## Material provided
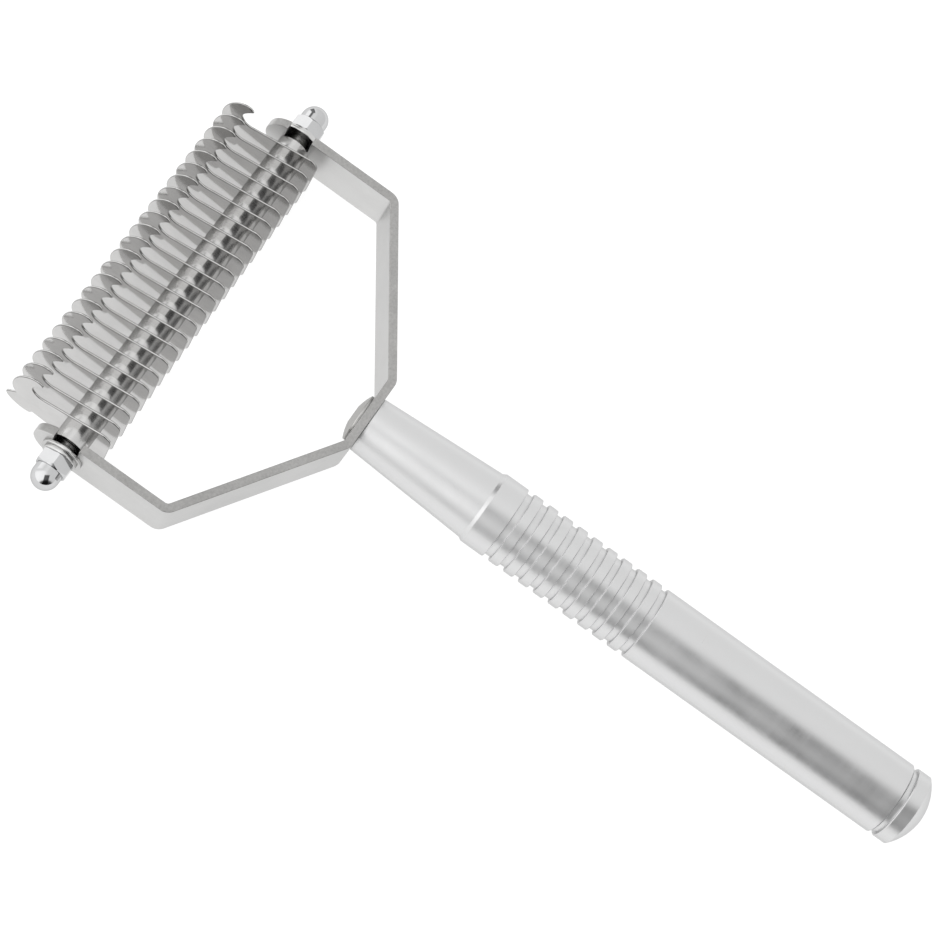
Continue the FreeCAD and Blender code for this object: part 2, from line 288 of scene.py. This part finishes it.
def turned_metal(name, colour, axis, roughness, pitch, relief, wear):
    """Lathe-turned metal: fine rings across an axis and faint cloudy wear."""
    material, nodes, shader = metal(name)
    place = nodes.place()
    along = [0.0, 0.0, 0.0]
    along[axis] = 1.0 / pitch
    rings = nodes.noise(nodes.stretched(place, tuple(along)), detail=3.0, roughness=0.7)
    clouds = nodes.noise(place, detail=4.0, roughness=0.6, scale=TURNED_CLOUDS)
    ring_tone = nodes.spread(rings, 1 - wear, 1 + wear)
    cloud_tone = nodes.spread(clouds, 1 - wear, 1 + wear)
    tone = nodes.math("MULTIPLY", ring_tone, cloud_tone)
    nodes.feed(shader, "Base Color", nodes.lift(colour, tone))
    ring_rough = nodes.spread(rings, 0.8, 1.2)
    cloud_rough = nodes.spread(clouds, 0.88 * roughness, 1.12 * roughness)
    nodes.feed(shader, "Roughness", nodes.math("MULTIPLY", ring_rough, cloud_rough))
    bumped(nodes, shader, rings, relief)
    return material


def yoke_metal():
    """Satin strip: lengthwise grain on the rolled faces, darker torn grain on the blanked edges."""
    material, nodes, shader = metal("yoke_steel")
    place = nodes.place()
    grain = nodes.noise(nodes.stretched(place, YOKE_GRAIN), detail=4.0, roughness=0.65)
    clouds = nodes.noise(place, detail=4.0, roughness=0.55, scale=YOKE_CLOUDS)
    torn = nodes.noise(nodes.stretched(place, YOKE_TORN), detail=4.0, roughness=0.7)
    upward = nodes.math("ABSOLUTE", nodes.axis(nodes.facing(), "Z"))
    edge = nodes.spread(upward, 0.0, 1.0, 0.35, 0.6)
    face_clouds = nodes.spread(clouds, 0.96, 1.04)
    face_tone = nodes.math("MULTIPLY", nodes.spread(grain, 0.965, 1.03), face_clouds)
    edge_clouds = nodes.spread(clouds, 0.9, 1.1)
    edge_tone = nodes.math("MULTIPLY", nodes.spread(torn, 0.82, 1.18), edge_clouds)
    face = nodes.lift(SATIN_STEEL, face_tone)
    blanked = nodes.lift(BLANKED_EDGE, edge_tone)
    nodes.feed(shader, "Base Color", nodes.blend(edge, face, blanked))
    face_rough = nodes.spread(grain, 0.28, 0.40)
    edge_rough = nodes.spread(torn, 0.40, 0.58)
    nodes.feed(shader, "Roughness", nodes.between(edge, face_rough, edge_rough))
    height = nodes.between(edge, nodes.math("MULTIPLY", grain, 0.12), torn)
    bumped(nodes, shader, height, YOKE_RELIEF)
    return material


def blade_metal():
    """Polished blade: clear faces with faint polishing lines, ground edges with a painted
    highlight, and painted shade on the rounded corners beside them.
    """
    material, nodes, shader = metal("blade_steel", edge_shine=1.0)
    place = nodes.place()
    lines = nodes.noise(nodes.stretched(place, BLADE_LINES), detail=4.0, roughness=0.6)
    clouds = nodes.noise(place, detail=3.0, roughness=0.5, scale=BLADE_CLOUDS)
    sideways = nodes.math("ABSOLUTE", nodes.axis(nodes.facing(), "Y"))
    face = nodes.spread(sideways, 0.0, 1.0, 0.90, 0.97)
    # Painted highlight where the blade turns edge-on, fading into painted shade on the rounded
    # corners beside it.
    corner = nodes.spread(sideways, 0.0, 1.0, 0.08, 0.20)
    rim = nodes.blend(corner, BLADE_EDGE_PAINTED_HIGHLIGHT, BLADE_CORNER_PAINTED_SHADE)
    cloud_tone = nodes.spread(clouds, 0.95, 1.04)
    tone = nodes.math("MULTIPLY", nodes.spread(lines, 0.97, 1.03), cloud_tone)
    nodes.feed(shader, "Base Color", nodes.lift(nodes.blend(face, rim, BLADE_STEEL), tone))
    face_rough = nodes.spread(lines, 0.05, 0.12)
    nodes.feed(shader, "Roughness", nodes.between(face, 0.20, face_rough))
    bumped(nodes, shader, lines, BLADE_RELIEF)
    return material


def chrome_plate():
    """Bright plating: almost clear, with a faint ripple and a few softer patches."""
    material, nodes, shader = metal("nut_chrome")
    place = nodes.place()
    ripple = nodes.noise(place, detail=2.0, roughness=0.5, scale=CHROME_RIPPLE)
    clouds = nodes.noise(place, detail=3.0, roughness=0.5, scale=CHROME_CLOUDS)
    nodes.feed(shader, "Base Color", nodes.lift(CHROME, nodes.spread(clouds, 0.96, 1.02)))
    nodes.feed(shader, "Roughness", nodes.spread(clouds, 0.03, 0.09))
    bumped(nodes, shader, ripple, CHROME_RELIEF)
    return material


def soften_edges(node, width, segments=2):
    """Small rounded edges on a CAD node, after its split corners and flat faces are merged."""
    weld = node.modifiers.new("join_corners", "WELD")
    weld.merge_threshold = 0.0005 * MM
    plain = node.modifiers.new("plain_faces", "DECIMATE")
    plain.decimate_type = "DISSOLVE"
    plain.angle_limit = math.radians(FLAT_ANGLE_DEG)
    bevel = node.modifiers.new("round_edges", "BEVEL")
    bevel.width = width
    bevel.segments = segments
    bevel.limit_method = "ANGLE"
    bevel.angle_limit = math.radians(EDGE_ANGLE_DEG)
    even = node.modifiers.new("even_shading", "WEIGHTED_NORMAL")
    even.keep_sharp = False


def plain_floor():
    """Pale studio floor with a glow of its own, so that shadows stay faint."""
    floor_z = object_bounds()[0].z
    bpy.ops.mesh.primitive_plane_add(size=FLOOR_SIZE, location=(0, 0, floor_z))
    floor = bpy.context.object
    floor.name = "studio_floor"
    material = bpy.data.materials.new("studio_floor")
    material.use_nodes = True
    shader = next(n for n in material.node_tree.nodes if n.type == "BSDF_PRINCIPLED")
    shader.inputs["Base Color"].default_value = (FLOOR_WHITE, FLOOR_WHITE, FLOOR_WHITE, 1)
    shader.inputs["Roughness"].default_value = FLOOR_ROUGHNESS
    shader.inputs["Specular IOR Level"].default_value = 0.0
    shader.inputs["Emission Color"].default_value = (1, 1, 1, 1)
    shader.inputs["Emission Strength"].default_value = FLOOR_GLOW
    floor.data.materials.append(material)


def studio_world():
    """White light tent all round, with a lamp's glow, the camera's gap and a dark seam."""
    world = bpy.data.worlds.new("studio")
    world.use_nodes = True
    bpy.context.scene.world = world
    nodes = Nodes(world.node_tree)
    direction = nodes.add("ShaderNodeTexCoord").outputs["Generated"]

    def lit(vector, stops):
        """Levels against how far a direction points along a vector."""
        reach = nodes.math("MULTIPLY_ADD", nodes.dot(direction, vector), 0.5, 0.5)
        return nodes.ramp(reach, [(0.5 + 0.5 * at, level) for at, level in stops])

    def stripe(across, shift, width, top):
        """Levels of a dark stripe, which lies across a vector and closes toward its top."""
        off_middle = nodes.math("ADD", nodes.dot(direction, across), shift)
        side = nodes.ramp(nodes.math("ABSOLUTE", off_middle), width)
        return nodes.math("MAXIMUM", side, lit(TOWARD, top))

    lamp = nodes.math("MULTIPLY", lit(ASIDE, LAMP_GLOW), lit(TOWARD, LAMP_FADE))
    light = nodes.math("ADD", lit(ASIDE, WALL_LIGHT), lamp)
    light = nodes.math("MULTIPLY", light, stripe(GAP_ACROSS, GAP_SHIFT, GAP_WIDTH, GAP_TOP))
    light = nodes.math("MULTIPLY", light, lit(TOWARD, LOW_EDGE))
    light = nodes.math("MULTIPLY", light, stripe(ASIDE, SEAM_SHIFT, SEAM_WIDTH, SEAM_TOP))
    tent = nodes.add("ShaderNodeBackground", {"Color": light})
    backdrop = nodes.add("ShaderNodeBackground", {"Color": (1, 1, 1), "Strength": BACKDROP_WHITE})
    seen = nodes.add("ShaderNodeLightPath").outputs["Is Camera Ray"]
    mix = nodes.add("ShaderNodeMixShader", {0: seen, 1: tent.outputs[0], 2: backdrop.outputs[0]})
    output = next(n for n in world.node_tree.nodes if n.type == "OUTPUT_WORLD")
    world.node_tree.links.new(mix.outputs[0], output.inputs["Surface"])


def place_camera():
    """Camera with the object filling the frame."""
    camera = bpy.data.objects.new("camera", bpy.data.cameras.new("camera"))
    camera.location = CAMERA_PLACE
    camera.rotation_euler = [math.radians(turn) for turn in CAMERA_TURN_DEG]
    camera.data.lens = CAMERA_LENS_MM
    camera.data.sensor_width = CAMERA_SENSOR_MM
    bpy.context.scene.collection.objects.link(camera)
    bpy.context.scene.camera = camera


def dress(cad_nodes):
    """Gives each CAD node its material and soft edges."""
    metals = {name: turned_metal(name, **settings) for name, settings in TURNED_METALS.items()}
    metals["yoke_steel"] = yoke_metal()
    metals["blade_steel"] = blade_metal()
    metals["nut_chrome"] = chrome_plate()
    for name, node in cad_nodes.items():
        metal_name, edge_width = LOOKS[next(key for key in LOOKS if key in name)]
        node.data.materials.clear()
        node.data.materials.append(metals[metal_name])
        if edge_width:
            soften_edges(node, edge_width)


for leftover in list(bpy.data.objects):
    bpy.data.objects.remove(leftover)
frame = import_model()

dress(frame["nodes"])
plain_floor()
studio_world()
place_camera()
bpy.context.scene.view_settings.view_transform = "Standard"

## Description of the task
Within the material above, find the lines that contain the word "frame"; copy them.

## Answer to the task
    """Camera with the object filling the frame."""
frame = import_model()
dress(frame["nodes"])